For larger projects, it may be more prudent to aim for discovery or delivery milestones rather than attempting to forecast the entire project. Perhaps start with a design sprint, then a wireframed simulation, then a proof of concept and user testing before moving on to an initial launch of the first phase.

Document decisions

As the elicitation of the PRD progresses, more and more people will input into the document adding their specifications, requirements and making amendments to previously written things. It’s possible that changes made by one person could completely reverse the sentiment written by another.

It’s also possible that a requirement could be specified in the document on the spur of the moment that then becomes perceived as a key, non-negotiable piece of functionality that no one is willing to challenge.

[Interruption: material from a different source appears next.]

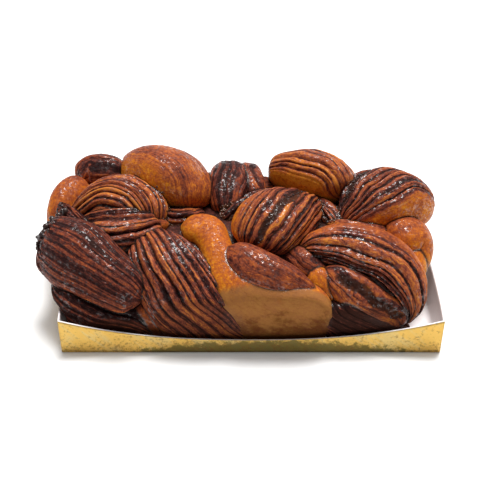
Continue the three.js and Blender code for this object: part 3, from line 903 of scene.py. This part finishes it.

It’s for this reason that it’s very important to log the decisions that were made and the changes made to the document as you proceed. This will allow for an element of requirements traceability, which enables such requests to be validated and for more details to be gathered from the correct party as the project progresses.

For other decisions, transparency on who made them and when is important so that if important changes in direction are made in the project, people can support, challenge or merely understand more about why the decisions were made.


Product requirement documents are key artifacts that inform the initial phases of new software build initiatives. You can share it with business and technical teams who help with the product. They cannot be written in isolation of the business, users, or other key regulatory stakeholders within the organization.

Use your PRDs as an opportunity to closely engage with a wide spectrum of individuals and gather project information in a collaborative and transparent way, ensuring that you start your project off the right way.

The best PRDs will prevent the need for costly and disruptive changes to impact the project once it is in flight. It is always more efficient to catch these things earlier on so that they can be accounted for as part of the design process.